____ AVAILABLE DATA

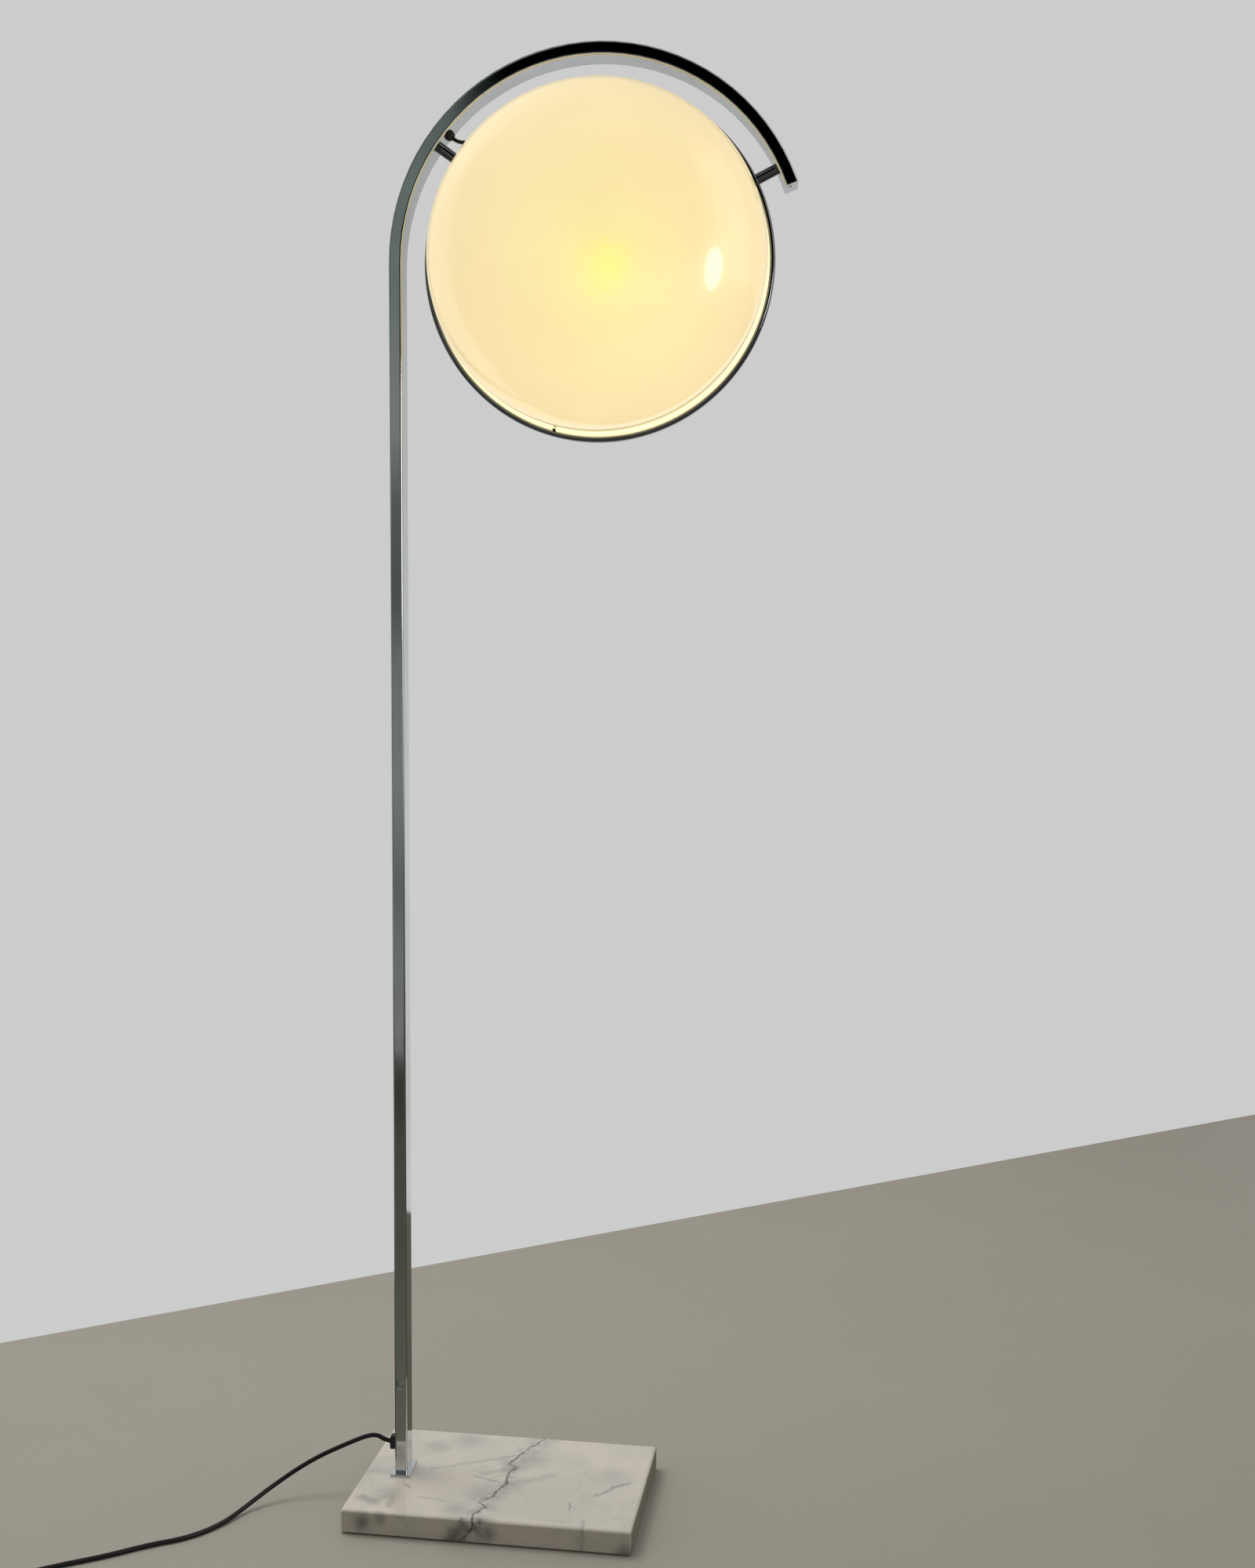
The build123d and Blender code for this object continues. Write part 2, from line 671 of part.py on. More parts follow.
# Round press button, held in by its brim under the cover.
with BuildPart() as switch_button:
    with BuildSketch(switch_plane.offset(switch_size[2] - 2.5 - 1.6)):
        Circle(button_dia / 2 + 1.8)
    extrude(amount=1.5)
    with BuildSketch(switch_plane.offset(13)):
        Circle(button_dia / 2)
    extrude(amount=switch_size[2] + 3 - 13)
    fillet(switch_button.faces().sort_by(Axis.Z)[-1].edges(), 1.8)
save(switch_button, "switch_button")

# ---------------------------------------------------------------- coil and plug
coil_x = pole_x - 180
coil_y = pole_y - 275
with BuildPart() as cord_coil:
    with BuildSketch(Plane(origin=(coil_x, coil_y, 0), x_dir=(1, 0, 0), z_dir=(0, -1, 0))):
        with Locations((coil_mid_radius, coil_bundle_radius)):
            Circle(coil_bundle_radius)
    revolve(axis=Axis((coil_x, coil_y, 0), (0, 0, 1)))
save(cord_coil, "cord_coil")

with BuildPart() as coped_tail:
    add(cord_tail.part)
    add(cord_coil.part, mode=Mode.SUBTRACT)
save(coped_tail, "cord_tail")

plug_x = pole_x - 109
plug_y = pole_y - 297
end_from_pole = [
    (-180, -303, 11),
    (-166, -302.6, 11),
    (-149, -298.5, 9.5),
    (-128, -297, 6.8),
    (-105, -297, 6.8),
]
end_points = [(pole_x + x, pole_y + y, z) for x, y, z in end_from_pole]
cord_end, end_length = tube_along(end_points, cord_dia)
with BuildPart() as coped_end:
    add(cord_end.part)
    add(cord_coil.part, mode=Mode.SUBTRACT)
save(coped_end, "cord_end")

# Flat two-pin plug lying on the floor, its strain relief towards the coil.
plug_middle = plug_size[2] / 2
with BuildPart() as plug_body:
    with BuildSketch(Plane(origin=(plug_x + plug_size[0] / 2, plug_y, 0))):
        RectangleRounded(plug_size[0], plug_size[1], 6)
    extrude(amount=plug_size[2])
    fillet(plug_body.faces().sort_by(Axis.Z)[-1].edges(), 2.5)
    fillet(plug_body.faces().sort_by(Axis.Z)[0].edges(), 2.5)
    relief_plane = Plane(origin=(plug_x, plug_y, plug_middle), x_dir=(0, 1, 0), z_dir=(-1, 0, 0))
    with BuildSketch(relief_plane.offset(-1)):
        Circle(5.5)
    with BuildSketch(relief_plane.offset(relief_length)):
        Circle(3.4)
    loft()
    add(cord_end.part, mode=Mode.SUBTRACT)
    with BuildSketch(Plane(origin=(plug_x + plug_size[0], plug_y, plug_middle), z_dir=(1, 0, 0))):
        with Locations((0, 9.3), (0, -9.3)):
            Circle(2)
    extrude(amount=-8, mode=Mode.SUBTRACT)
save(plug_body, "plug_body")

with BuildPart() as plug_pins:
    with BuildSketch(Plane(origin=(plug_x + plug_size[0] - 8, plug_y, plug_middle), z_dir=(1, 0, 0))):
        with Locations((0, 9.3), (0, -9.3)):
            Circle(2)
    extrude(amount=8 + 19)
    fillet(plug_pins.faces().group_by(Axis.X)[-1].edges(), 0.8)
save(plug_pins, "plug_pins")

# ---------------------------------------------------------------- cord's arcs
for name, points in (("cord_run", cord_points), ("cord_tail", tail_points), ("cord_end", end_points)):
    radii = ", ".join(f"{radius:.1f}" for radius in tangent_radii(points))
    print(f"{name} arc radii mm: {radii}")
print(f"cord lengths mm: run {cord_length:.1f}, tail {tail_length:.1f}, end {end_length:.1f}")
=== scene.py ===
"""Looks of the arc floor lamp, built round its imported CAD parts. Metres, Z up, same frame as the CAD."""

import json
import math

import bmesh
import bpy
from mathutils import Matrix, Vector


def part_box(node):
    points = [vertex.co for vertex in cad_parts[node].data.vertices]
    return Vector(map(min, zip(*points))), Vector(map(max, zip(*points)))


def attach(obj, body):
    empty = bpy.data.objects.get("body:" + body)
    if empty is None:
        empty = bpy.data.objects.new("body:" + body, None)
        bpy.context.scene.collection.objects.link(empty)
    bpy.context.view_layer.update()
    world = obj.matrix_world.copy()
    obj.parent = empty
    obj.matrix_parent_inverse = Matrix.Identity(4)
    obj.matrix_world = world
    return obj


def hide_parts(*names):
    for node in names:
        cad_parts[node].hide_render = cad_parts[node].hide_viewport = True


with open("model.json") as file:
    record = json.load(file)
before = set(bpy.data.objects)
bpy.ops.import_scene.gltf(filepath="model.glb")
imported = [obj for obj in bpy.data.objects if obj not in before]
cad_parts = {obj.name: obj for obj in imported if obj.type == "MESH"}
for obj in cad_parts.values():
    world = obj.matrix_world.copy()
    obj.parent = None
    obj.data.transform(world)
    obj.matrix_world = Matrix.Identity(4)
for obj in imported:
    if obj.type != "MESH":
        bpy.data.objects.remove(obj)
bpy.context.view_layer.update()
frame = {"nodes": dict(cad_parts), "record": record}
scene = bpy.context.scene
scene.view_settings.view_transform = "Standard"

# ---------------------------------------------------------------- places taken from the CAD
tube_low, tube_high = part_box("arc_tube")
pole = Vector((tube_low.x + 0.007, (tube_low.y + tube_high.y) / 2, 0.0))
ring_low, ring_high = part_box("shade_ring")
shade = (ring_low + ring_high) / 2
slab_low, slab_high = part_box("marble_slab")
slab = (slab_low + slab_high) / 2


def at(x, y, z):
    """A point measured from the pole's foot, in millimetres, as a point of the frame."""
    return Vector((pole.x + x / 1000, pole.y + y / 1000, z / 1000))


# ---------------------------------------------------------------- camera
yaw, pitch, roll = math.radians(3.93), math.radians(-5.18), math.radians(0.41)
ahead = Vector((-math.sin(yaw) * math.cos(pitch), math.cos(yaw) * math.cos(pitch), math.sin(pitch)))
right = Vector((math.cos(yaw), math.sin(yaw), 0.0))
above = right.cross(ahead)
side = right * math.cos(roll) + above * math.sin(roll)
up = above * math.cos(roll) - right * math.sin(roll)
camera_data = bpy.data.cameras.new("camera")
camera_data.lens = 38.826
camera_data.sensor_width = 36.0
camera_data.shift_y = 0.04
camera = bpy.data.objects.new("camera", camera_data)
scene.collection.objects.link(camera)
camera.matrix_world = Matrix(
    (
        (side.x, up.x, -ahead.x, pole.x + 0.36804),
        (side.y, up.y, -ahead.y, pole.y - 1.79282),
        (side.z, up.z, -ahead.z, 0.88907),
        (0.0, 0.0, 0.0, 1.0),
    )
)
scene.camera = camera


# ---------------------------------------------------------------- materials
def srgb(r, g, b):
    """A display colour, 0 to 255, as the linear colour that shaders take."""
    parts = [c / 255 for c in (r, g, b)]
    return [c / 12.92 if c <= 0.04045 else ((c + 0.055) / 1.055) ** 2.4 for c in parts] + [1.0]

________
____ AVAILABLE DATA

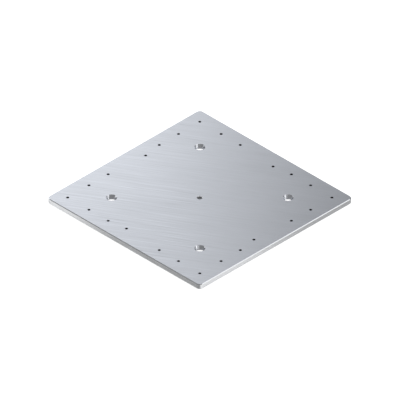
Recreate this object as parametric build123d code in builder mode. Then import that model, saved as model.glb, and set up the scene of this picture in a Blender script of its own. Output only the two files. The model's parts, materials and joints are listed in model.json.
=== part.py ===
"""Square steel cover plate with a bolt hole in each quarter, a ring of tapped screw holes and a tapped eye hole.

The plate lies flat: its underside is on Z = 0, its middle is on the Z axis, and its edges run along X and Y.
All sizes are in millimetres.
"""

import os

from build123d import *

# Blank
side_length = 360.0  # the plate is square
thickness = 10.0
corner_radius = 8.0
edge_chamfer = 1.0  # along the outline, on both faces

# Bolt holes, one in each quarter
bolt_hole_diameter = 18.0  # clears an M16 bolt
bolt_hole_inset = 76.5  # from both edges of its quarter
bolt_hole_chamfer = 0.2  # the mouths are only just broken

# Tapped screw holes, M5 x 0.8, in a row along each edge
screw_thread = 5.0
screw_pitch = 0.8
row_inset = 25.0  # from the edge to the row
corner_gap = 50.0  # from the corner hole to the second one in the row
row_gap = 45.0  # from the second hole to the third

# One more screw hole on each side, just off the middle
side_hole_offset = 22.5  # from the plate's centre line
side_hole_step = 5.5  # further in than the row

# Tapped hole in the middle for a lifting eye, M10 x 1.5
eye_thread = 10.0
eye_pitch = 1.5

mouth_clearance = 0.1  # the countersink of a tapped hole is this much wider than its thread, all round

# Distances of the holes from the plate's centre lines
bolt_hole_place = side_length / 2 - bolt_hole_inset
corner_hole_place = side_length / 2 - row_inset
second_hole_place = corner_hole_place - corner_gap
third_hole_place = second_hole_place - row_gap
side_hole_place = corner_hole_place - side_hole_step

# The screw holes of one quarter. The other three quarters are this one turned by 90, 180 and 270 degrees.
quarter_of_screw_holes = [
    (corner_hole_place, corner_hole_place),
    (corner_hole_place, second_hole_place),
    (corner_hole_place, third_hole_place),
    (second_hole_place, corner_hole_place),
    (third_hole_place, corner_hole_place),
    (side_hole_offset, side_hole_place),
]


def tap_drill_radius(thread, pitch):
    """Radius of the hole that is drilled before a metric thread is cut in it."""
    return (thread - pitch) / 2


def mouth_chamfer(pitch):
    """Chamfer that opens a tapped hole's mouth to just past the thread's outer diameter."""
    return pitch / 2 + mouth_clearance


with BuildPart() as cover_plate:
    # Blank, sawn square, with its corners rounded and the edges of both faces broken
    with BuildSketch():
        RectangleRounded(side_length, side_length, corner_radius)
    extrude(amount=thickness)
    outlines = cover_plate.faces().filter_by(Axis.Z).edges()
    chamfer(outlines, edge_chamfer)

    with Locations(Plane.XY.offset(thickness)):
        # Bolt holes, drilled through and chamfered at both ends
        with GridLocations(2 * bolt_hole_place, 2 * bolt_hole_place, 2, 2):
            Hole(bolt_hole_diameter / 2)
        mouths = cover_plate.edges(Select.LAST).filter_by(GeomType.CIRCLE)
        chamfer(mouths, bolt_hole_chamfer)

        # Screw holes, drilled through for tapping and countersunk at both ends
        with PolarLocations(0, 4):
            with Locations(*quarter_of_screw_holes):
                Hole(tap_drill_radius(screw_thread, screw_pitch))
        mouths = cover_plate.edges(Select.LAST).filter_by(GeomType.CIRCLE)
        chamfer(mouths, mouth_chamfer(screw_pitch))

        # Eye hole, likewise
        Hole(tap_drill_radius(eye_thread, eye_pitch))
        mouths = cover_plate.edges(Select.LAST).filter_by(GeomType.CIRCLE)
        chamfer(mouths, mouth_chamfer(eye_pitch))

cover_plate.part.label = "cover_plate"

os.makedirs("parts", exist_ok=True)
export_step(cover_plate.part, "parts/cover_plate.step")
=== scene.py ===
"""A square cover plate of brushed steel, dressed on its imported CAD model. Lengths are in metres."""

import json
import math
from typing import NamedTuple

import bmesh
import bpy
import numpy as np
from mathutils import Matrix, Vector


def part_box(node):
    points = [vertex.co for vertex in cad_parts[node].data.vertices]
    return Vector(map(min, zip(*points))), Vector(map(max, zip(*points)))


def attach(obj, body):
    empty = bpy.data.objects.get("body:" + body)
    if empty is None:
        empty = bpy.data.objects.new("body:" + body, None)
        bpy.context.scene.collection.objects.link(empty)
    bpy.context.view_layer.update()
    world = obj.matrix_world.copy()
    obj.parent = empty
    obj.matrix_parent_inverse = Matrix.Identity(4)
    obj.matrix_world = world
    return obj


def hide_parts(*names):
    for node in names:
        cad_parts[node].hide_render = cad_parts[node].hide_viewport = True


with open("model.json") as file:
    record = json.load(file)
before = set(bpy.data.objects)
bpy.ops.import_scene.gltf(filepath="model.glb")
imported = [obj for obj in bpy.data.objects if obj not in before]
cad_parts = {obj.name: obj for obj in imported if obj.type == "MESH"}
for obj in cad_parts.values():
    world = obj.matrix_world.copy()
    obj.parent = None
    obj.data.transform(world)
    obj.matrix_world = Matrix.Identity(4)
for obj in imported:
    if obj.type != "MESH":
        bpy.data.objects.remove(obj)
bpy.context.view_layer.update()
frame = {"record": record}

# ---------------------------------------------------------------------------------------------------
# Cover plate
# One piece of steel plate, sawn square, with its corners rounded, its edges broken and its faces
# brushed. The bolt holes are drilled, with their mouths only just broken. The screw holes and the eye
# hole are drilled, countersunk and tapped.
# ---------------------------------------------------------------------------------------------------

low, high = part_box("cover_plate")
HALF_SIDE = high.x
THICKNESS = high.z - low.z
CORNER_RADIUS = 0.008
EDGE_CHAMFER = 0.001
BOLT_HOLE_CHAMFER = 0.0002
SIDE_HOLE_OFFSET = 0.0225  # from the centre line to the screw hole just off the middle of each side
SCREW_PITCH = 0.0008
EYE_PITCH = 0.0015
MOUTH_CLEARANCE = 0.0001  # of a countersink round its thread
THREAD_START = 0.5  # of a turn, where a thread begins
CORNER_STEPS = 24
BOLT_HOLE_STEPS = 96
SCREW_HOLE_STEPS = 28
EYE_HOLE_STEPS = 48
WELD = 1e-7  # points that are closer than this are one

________
____ AVAILABLE DATA

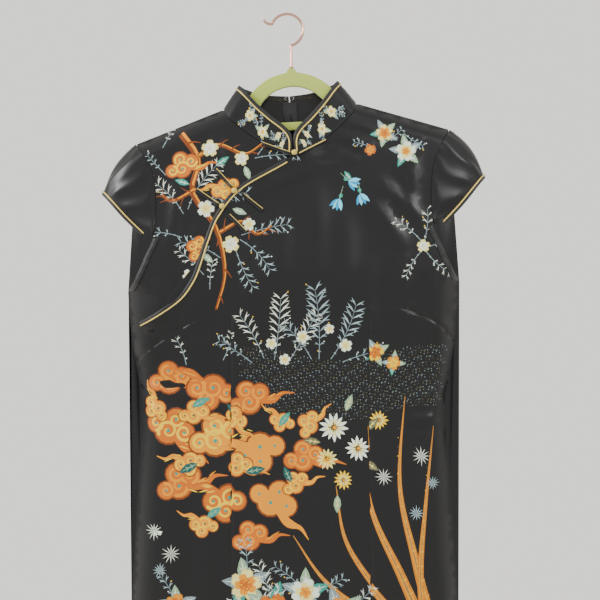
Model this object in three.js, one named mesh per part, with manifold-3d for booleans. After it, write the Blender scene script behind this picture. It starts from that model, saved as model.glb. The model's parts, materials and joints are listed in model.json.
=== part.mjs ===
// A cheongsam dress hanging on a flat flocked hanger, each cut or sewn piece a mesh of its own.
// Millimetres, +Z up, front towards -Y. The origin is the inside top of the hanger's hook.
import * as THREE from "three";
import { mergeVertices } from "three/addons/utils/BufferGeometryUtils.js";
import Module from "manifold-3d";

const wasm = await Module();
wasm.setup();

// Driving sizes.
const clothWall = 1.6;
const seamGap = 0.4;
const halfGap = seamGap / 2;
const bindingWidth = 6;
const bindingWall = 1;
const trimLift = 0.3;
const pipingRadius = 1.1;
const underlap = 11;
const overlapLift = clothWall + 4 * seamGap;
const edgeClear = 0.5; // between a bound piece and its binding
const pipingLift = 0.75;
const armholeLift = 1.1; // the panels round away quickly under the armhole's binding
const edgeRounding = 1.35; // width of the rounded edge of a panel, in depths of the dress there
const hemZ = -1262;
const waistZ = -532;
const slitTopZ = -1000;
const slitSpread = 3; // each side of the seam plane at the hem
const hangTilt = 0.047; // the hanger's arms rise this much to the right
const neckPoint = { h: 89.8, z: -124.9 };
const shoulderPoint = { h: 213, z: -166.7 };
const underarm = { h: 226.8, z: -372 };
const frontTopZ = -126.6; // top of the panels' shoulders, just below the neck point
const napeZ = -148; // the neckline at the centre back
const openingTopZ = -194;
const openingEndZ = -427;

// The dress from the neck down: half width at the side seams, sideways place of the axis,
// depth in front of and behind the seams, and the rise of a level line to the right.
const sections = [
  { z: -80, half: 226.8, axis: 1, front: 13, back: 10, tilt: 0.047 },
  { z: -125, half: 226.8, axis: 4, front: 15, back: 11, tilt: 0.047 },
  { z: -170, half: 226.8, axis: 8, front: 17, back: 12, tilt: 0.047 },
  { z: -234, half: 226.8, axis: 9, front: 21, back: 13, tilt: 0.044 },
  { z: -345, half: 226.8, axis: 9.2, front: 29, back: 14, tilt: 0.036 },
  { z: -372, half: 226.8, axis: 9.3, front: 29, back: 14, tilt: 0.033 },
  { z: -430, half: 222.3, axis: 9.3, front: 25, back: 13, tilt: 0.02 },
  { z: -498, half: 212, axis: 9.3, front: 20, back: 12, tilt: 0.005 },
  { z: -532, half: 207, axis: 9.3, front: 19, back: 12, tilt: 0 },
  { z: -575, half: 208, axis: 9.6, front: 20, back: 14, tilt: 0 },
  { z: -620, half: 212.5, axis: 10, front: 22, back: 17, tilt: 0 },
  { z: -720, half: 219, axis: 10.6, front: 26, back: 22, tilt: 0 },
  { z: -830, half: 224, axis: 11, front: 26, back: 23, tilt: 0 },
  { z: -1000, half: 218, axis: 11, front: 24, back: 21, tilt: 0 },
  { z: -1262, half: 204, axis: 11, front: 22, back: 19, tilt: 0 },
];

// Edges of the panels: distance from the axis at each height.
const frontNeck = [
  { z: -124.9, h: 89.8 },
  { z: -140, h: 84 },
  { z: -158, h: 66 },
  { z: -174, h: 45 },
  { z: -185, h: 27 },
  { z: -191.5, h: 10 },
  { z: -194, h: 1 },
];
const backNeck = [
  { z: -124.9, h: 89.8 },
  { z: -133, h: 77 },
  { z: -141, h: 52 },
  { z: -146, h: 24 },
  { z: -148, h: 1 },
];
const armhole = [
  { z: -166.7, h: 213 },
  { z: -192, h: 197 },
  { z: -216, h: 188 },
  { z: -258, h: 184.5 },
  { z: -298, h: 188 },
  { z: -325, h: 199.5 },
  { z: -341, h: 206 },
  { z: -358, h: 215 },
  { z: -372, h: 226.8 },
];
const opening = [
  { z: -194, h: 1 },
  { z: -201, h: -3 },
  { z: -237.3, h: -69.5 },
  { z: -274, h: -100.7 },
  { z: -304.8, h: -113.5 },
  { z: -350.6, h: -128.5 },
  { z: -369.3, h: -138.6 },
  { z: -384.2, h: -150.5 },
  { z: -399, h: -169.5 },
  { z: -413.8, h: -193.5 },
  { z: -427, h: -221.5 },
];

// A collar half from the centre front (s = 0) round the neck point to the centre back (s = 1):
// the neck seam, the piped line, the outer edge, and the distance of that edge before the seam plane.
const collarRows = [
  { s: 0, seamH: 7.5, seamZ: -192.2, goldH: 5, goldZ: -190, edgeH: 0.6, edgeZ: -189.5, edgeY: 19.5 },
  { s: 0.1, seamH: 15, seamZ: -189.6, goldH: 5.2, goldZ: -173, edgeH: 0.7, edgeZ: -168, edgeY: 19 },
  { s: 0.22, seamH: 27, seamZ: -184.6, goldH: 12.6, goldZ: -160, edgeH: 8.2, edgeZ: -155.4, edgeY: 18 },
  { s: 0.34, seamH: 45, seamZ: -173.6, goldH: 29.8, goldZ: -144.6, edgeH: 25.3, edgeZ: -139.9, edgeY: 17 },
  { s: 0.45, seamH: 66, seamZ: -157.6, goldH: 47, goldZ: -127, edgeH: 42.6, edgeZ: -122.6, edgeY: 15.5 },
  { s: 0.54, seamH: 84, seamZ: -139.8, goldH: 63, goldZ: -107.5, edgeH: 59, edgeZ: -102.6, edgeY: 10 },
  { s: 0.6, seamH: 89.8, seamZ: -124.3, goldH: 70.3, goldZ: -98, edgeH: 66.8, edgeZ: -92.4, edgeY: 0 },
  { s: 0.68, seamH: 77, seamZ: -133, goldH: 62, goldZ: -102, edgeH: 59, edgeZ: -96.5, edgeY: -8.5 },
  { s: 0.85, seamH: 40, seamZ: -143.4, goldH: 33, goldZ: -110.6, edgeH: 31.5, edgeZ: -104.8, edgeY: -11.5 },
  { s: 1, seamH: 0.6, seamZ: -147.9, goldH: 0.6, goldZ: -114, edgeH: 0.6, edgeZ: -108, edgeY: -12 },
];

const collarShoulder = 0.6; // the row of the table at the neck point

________

Everything from the line containing "Recreate this object" down to the line containing "edge_chamfer = 1.0" should be retyped exactly, both lines included, and nothing more.

Recreate this object as parametric build123d code in builder mode. Then import that model, saved as model.glb, and set up the scene of this picture in a Blender script of its own. Output only the two files. The model's parts, materials and joints are listed in model.json.
=== part.py ===
"""Square steel cover plate with a bolt hole in each quarter, a ring of tapped screw holes and a tapped eye hole.

The plate lies flat: its underside is on Z = 0, its middle is on the Z axis, and its edges run along X and Y.
All sizes are in millimetres.
"""

import os

from build123d import *

# Blank
side_length = 360.0  # the plate is square
thickness = 10.0
corner_radius = 8.0
edge_chamfer = 1.0  # along the outline, on both faces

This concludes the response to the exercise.